## Aim:
Copy out every record below, word for word.

Records that describe objects
===

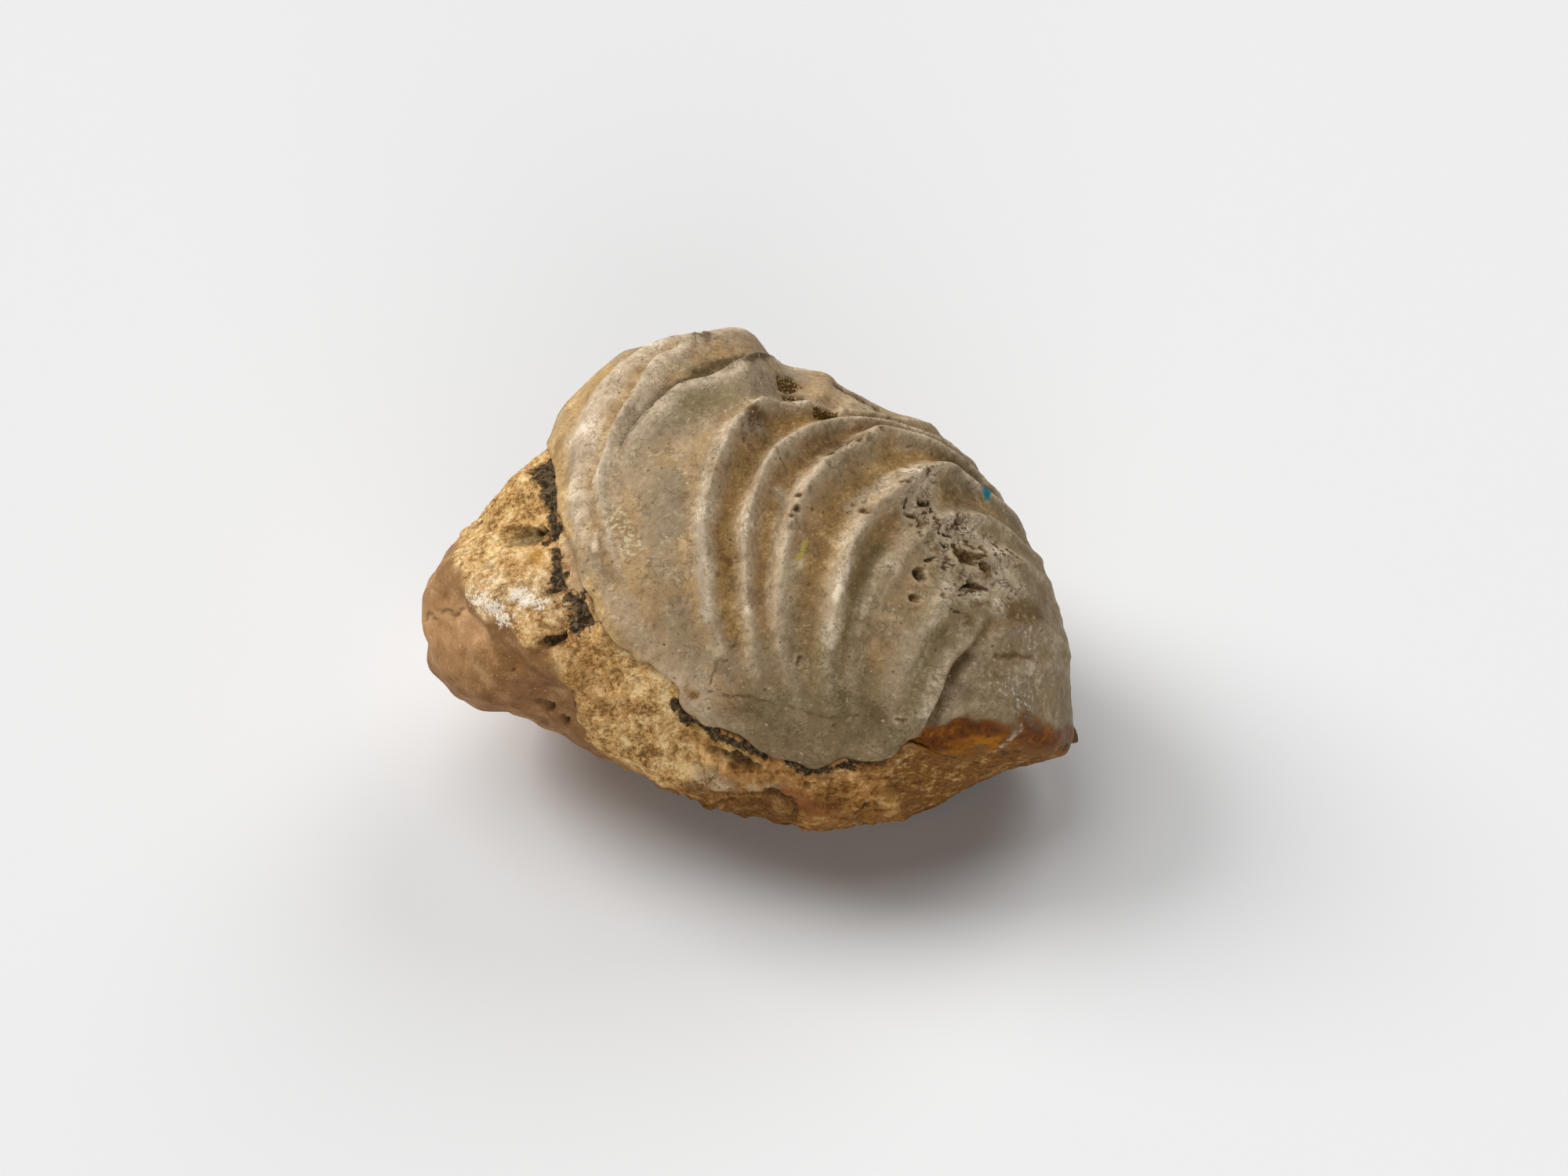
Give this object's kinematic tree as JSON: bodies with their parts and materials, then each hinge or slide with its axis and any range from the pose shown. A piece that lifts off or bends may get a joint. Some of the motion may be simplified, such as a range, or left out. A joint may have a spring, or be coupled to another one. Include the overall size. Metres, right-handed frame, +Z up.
{
  "type": "fossil oyster",
  "caption": "Thick ribbed fossil oyster valve lying on the lump of limestone it was found in, with a worn flat underside to rest on.",
  "frame": {"origin": "centre of the underside of the bounding box, on the level of the flat sole", "axes": "+X to the right along the longest side, towards the beak; +Y away from the side that the ribbed valve faces; +Z up as it rests on its sole"},
  "size_m": [0.1192, 0.0854, 0.0804],
  "materials": {
    "valve": "grey-beige fossil shell, worn smooth with a slight waxy sheen",
    "stone": "golden brown granular limestone, rough"
  },
  "bodies": {
    "root": {"valve": "valve", "stone": "stone"}
  },
  "joints": []
}
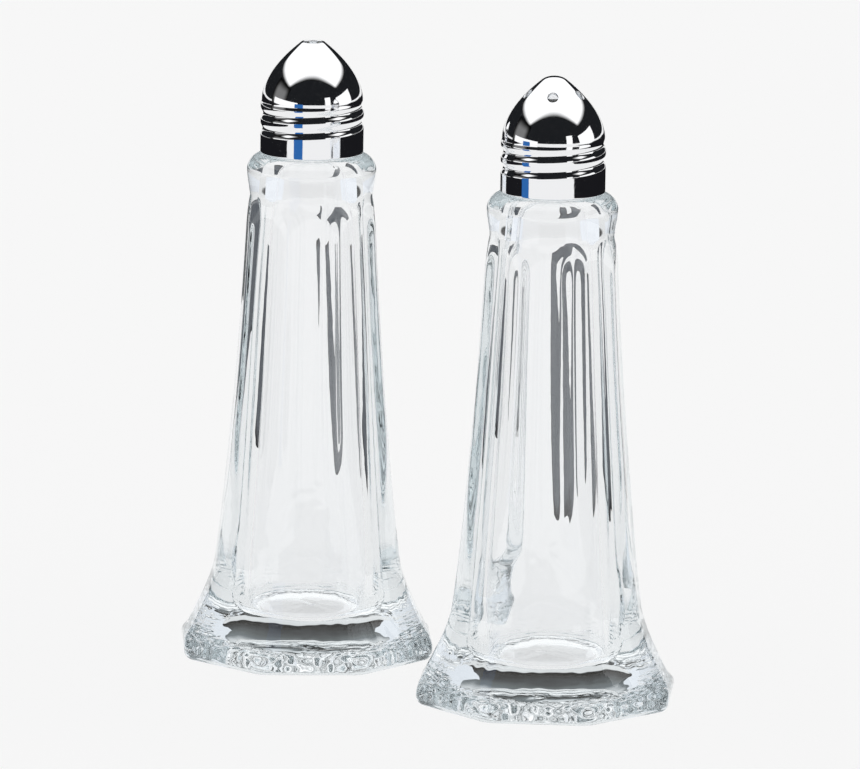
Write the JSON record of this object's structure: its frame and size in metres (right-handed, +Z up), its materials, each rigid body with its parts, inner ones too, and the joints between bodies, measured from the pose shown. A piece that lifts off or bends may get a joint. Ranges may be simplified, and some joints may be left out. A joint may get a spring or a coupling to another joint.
{
  "type": "salt and pepper shaker pair",
  "caption": "Clear octagonal glass table shakers with flared thick feet and screw-on chromed domed caps, pierced for salt and for pepper.",
  "frame": {"origin": "on the table, under the middle of the pair's overall box", "axes": "+Z up along the shakers' axes, +X from the salt shaker to the pepper shaker, the observer stands towards -Y and +X"},
  "size_m": [0.1076, 0.0496, 0.118],
  "materials": {
    "glass": "clear pressed glass, faintly green in the thick parts",
    "cap": "bright chrome plate",
    "washer": "matt natural polyethylene"
  },
  "bodies": {
    "salt_glass": {"salt_glass": "glass"},
    "salt_washer": {"salt_washer": "washer"},
    "salt_cap": {"salt_cap": "cap"},
    "pepper_glass": {"pepper_glass": "glass"},
    "pepper_washer": {"pepper_washer": "washer"},
    "pepper_cap": {"pepper_cap": "cap"}
  },
  "joints": [
    {"name": "salt_cap_lift", "type": "slide", "parent": "salt_glass", "child": "salt_washer", "axis": [0, 0, 1], "range_m": [0, 0.0128]},
    {"name": "salt_cap_turn", "type": "hinge", "parent": "salt_washer", "child": "salt_cap", "pos_m": [-0.02973, 0, 0.1], "axis": [0, 0, 1], "range_deg": [0, 1530]},
    {"name": "pepper_lift", "type": "slide", "parent": "salt_glass", "child": "pepper_glass", "axis": [0, 0, 1], "range_m": [0, 0.15]},
    {"name": "pepper_cap_lift", "type": "slide", "parent": "pepper_glass", "child": "pepper_washer", "axis": [0, 0, 1], "range_m": [0, 0.0128]},
    {"name": "pepper_cap_turn", "type": "hinge", "parent": "pepper_washer", "child": "pepper_cap", "pos_m": [0.02897, 0, 0.1], "axis": [0, 0, 1], "range_deg": [0, 1530]}
  ],
  "couplings": [
    {"joint": "salt_cap_lift", "follows": "salt_cap_turn", "m_per_rad": 0.00047746},
    {"joint": "pepper_cap_lift", "follows": "pepper_cap_turn", "m_per_rad": 0.00047746}
  ]
}
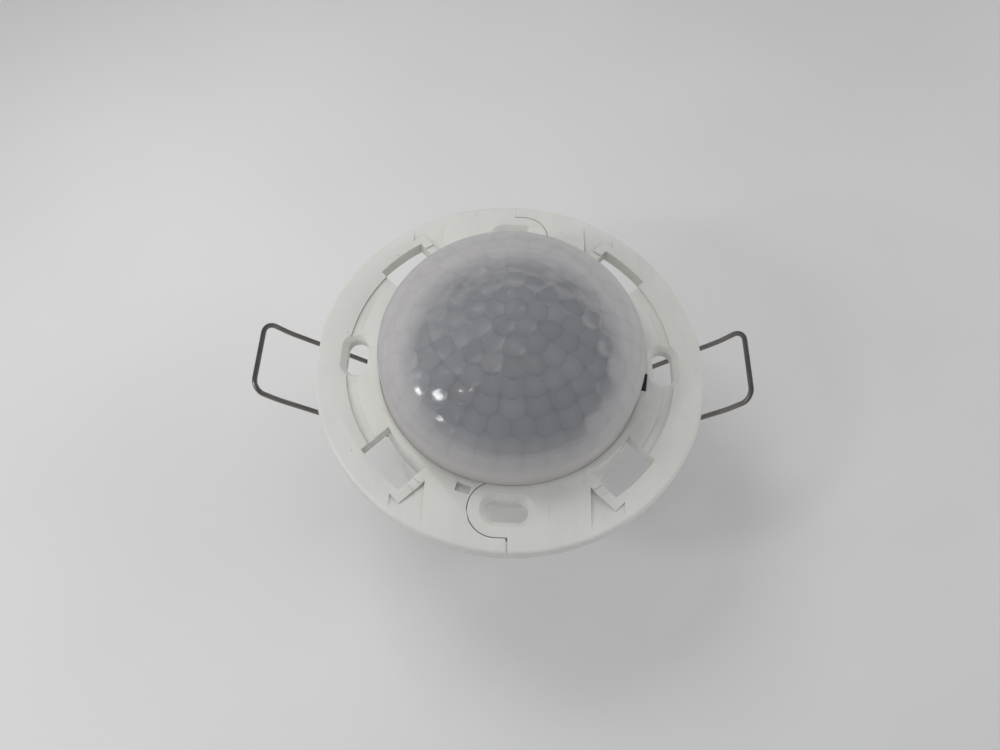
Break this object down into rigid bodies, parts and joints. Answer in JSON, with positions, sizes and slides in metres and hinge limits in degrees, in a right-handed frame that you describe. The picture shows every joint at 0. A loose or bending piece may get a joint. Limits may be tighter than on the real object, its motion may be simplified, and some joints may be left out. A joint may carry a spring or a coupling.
{
  "type": "recessed ceiling motion sensor",
  "caption": "Round recessed ceiling motion sensor with a milky dome lens, a split trim ring with screw slots, and two sprung wire bails.",
  "frame": {"origin": "centre of the rear cover's flat outer face", "axes": "+Z from the rear face to the top of the dome lens (out of the ceiling, into the room), +X towards the right-hand bail, +Y towards the cable terminals"},
  "size_m": [0.0975, 0.076, 0.059],
  "materials": {
    "ring_plastic": "smooth moulded, faintly glossy",
    "lens_plastic": "milky translucent moulded sheet",
    "black_plastic": "moulded",
    "body_plastic": "fine spark texture",
    "shroud_plastic": "matt moulded",
    "circuit_board": "solder mask over glass laminate",
    "can_metal": "nickel plated, drawn",
    "filter_window": "coated silicon",
    "clear_plastic": "clear moulded",
    "red_plastic": "tinted moulded",
    "brass_pins": "plated",
    "relay_plastic": "moulded",
    "yellow_plastic": "moulded box",
    "ferrite": "sintered",
    "blue_plastic": "epoxy coated",
    "ceramic": "glazed",
    "dial_plastic": "moulded",
    "green_plastic": "moulded",
    "plated_metal": "zinc plated",
    "spring_wire": "drawn spring steel, oiled",
    "pin_steel": "ground"
  },
  "bodies": {
    "root": {"ring_half_left": "ring_plastic", "ring_half_right": "ring_plastic", "fresnel_lens": "lens_plastic", "lens_key": "black_plastic", "body_housing": "body_plastic", "rear_cover": "body_plastic", "board_retainer": "body_plastic", "sensor_shroud": "shroud_plastic", "sensor_board": "circuit_board", "pir_can": "can_metal", "pir_window": "filter_window", "light_sensor": "clear_plastic", "status_led": "red_plastic", "control_chip": "black_plastic", "board_header": "brass_pins", "power_board": "circuit_board", "relay": "relay_plastic", "film_capacitor": "yellow_plastic", "reservoir_capacitor": "black_plastic", "choke": "ferrite", "varistor": "blue_plastic", "fuse": "ceramic", "trimmer_bases": "blue_plastic", "terminal_block": "green_plastic", "terminal_clamps": "plated_metal", "terminal_screws": "plated_metal", "spring_pin_left": "pin_steel", "spring_pin_right": "pin_steel", "case_screws": "plated_metal"},
    "bail_left": {"spring_left": "spring_wire"},
    "bail_right": {"spring_right": "spring_wire"},
    "time_dial": {"time_dial": "dial_plastic"},
    "light_dial": {"light_dial": "dial_plastic"}
  },
  "joints": [
    {"name": "bail_left_fold", "type": "hinge", "parent": "root", "child": "bail_left", "pos_m": [-0.0214, 0, 0.0172], "axis": [0, -1, 0], "range_deg": [0, 128], "stiffness_Nm_per_rad": 0.02},
    {"name": "bail_right_fold", "type": "hinge", "parent": "root", "child": "bail_right", "pos_m": [0.0214, 0, 0.0172], "axis": [0, 1, 0], "range_deg": [0, 137], "stiffness_Nm_per_rad": 0.02},
    {"name": "time_dial_turn", "type": "hinge", "parent": "root", "child": "time_dial", "pos_m": [-0.0056, -0.0132, 0.005], "axis": [0, 0, 1], "range_deg": [-135, 135]},
    {"name": "light_dial_turn", "type": "hinge", "parent": "root", "child": "light_dial", "pos_m": [0.0056, -0.0132, 0.005], "axis": [0, 0, 1], "range_deg": [-135, 135]}
  ]
}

===

## Reply to the exercise:
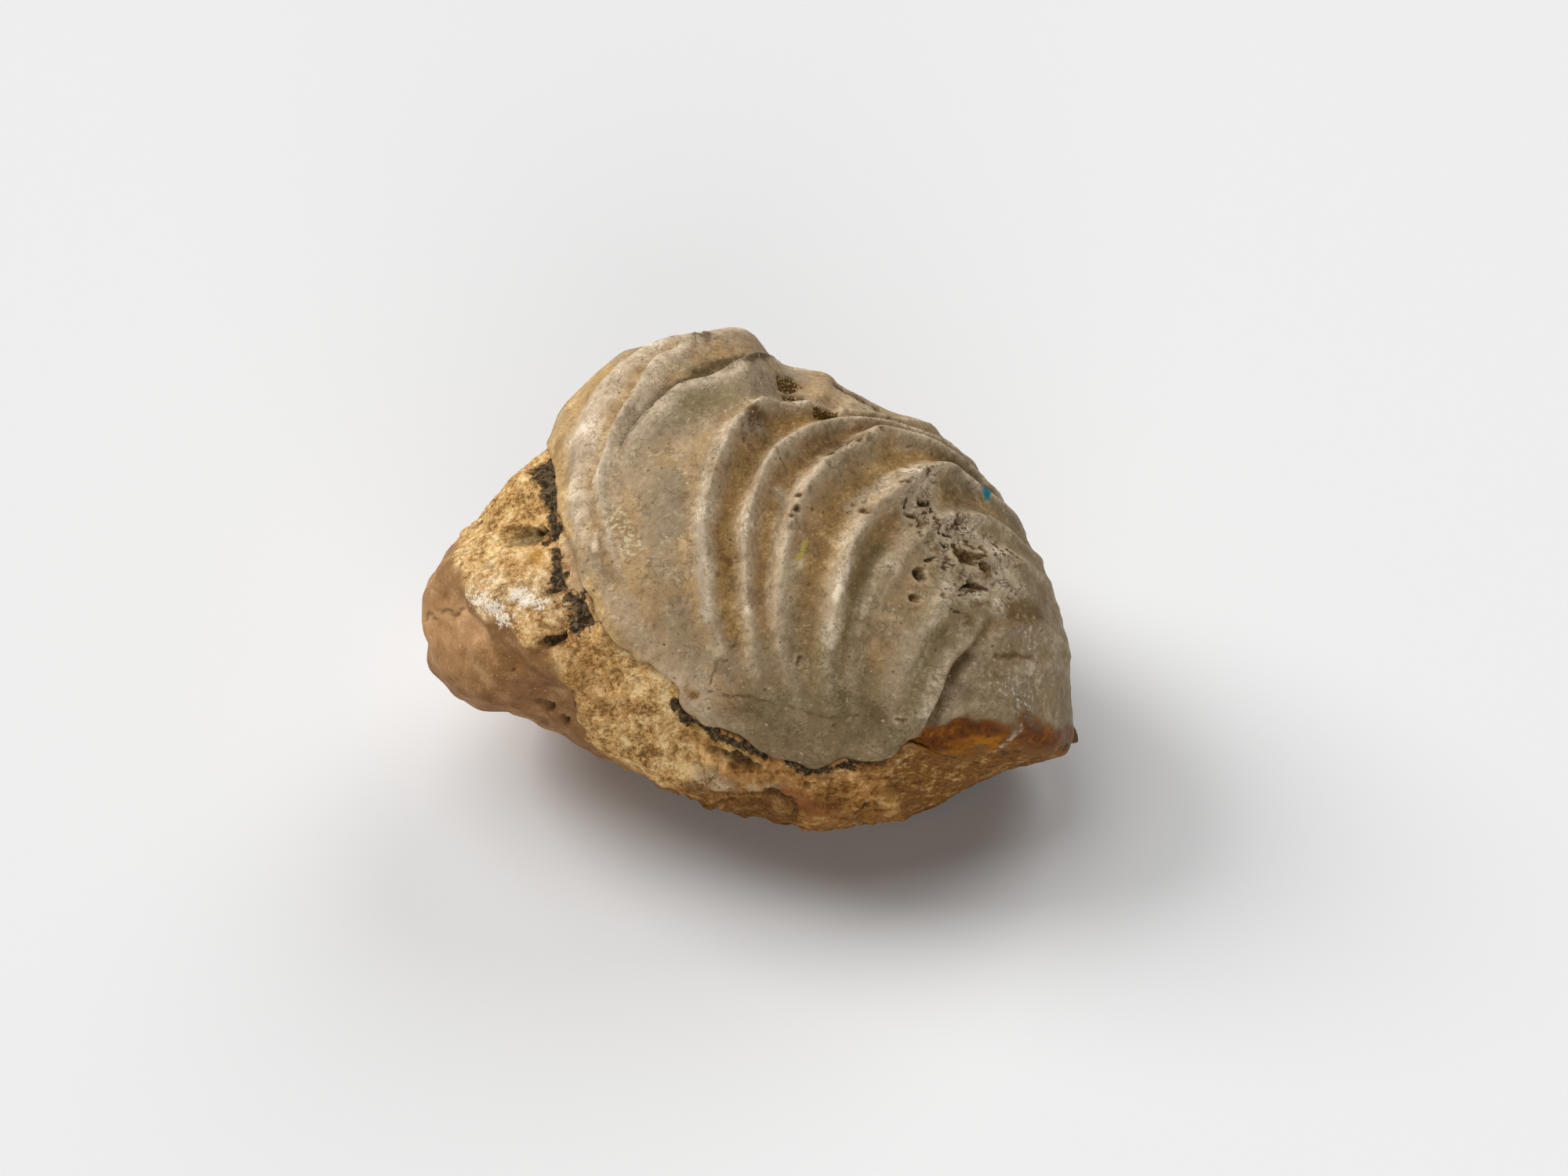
Give this object's kinematic tree as JSON: bodies with their parts and materials, then each hinge or slide with its axis and any range from the pose shown. A piece that lifts off or bends may get a joint. Some of the motion may be simplified, such as a range, or left out. A joint may have a spring, or be coupled to another one. Include the overall size. Metres, right-handed frame, +Z up.
{
  "type": "fossil oyster",
  "caption": "Thick ribbed fossil oyster valve lying on the lump of limestone it was found in, with a worn flat underside to rest on.",
  "frame": {"origin": "centre of the underside of the bounding box, on the level of the flat sole", "axes": "+X to the right along the longest side, towards the beak; +Y away from the side that the ribbed valve faces; +Z up as it rests on its sole"},
  "size_m": [0.1192, 0.0854, 0.0804],
  "materials": {
    "valve": "grey-beige fossil shell, worn smooth with a slight waxy sheen",
    "stone": "golden brown granular limestone, rough"
  },
  "bodies": {
    "root": {"valve": "valve", "stone": "stone"}
  },
  "joints": []
}
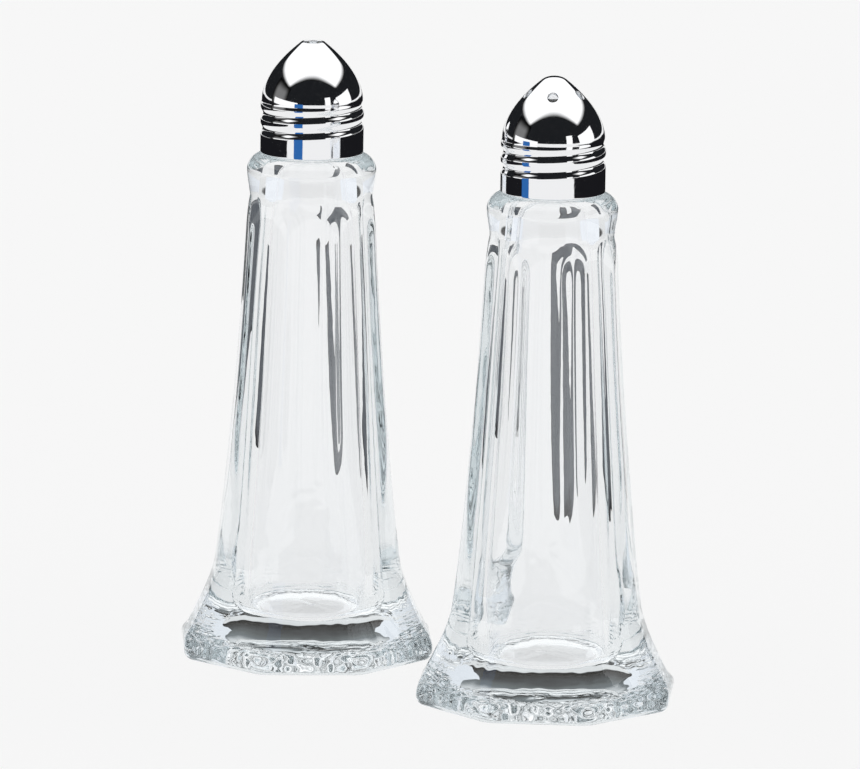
Write the JSON record of this object's structure: its frame and size in metres (right-handed, +Z up), its materials, each rigid body with its parts, inner ones too, and the joints between bodies, measured from the pose shown. A piece that lifts off or bends may get a joint. Ranges may be simplified, and some joints may be left out. A joint may get a spring or a coupling to another joint.
{
  "type": "salt and pepper shaker pair",
  "caption": "Clear octagonal glass table shakers with flared thick feet and screw-on chromed domed caps, pierced for salt and for pepper.",
  "frame": {"origin": "on the table, under the middle of the pair's overall box", "axes": "+Z up along the shakers' axes, +X from the salt shaker to the pepper shaker, the observer stands towards -Y and +X"},
  "size_m": [0.1076, 0.0496, 0.118],
  "materials": {
    "glass": "clear pressed glass, faintly green in the thick parts",
    "cap": "bright chrome plate",
    "washer": "matt natural polyethylene"
  },
  "bodies": {
    "salt_glass": {"salt_glass": "glass"},
    "salt_washer": {"salt_washer": "washer"},
    "salt_cap": {"salt_cap": "cap"},
    "pepper_glass": {"pepper_glass": "glass"},
    "pepper_washer": {"pepper_washer": "washer"},
    "pepper_cap": {"pepper_cap": "cap"}
  },
  "joints": [
    {"name": "salt_cap_lift", "type": "slide", "parent": "salt_glass", "child": "salt_washer", "axis": [0, 0, 1], "range_m": [0, 0.0128]},
    {"name": "salt_cap_turn", "type": "hinge", "parent": "salt_washer", "child": "salt_cap", "pos_m": [-0.02973, 0, 0.1], "axis": [0, 0, 1], "range_deg": [0, 1530]},
    {"name": "pepper_lift", "type": "slide", "parent": "salt_glass", "child": "pepper_glass", "axis": [0, 0, 1], "range_m": [0, 0.15]},
    {"name": "pepper_cap_lift", "type": "slide", "parent": "pepper_glass", "child": "pepper_washer", "axis": [0, 0, 1], "range_m": [0, 0.0128]},
    {"name": "pepper_cap_turn", "type": "hinge", "parent": "pepper_washer", "child": "pepper_cap", "pos_m": [0.02897, 0, 0.1], "axis": [0, 0, 1], "range_deg": [0, 1530]}
  ],
  "couplings": [
    {"joint": "salt_cap_lift", "follows": "salt_cap_turn", "m_per_rad": 0.00047746},
    {"joint": "pepper_cap_lift", "follows": "pepper_cap_turn", "m_per_rad": 0.00047746}
  ]
}
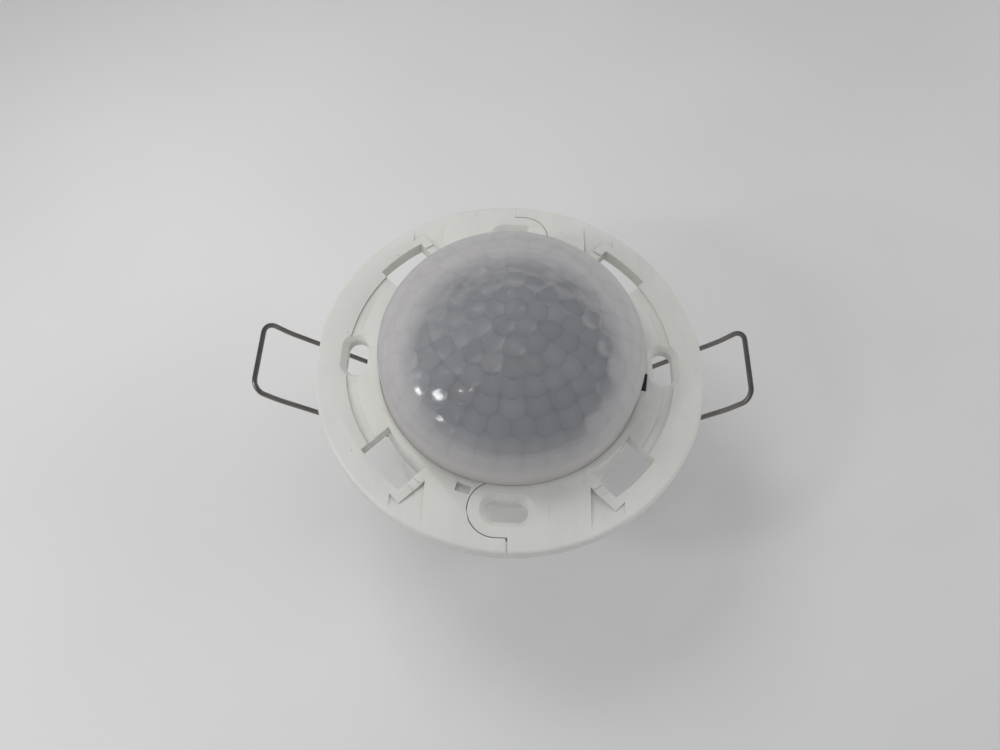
Break this object down into rigid bodies, parts and joints. Answer in JSON, with positions, sizes and slides in metres and hinge limits in degrees, in a right-handed frame that you describe. The picture shows every joint at 0. A loose or bending piece may get a joint. Limits may be tighter than on the real object, its motion may be simplified, and some joints may be left out. A joint may carry a spring or a coupling.
{
  "type": "recessed ceiling motion sensor",
  "caption": "Round recessed ceiling motion sensor with a milky dome lens, a split trim ring with screw slots, and two sprung wire bails.",
  "frame": {"origin": "centre of the rear cover's flat outer face", "axes": "+Z from the rear face to the top of the dome lens (out of the ceiling, into the room), +X towards the right-hand bail, +Y towards the cable terminals"},
  "size_m": [0.0975, 0.076, 0.059],
  "materials": {
    "ring_plastic": "smooth moulded, faintly glossy",
    "lens_plastic": "milky translucent moulded sheet",
    "black_plastic": "moulded",
    "body_plastic": "fine spark texture",
    "shroud_plastic": "matt moulded",
    "circuit_board": "solder mask over glass laminate",
    "can_metal": "nickel plated, drawn",
    "filter_window": "coated silicon",
    "clear_plastic": "clear moulded",
    "red_plastic": "tinted moulded",
    "brass_pins": "plated",
    "relay_plastic": "moulded",
    "yellow_plastic": "moulded box",
    "ferrite": "sintered",
    "blue_plastic": "epoxy coated",
    "ceramic": "glazed",
    "dial_plastic": "moulded",
    "green_plastic": "moulded",
    "plated_metal": "zinc plated",
    "spring_wire": "drawn spring steel, oiled",
    "pin_steel": "ground"
  },
  "bodies": {
    "root": {"ring_half_left": "ring_plastic", "ring_half_right": "ring_plastic", "fresnel_lens": "lens_plastic", "lens_key": "black_plastic", "body_housing": "body_plastic", "rear_cover": "body_plastic", "board_retainer": "body_plastic", "sensor_shroud": "shroud_plastic", "sensor_board": "circuit_board", "pir_can": "can_metal", "pir_window": "filter_window", "light_sensor": "clear_plastic", "status_led": "red_plastic", "control_chip": "black_plastic", "board_header": "brass_pins", "power_board": "circuit_board", "relay": "relay_plastic", "film_capacitor": "yellow_plastic", "reservoir_capacitor": "black_plastic", "choke": "ferrite", "varistor": "blue_plastic", "fuse": "ceramic", "trimmer_bases": "blue_plastic", "terminal_block": "green_plastic", "terminal_clamps": "plated_metal", "terminal_screws": "plated_metal", "spring_pin_left": "pin_steel", "spring_pin_right": "pin_steel", "case_screws": "plated_metal"},
    "bail_left": {"spring_left": "spring_wire"},
    "bail_right": {"spring_right": "spring_wire"},
    "time_dial": {"time_dial": "dial_plastic"},
    "light_dial": {"light_dial": "dial_plastic"}
  },
  "joints": [
    {"name": "bail_left_fold", "type": "hinge", "parent": "root", "child": "bail_left", "pos_m": [-0.0214, 0, 0.0172], "axis": [0, -1, 0], "range_deg": [0, 128], "stiffness_Nm_per_rad": 0.02},
    {"name": "bail_right_fold", "type": "hinge", "parent": "root", "child": "bail_right", "pos_m": [0.0214, 0, 0.0172], "axis": [0, 1, 0], "range_deg": [0, 137], "stiffness_Nm_per_rad": 0.02},
    {"name": "time_dial_turn", "type": "hinge", "parent": "root", "child": "time_dial", "pos_m": [-0.0056, -0.0132, 0.005], "axis": [0, 0, 1], "range_deg": [-135, 135]},
    {"name": "light_dial_turn", "type": "hinge", "parent": "root", "child": "light_dial", "pos_m": [0.0056, -0.0132, 0.005], "axis": [0, 0, 1], "range_deg": [-135, 135]}
  ]
}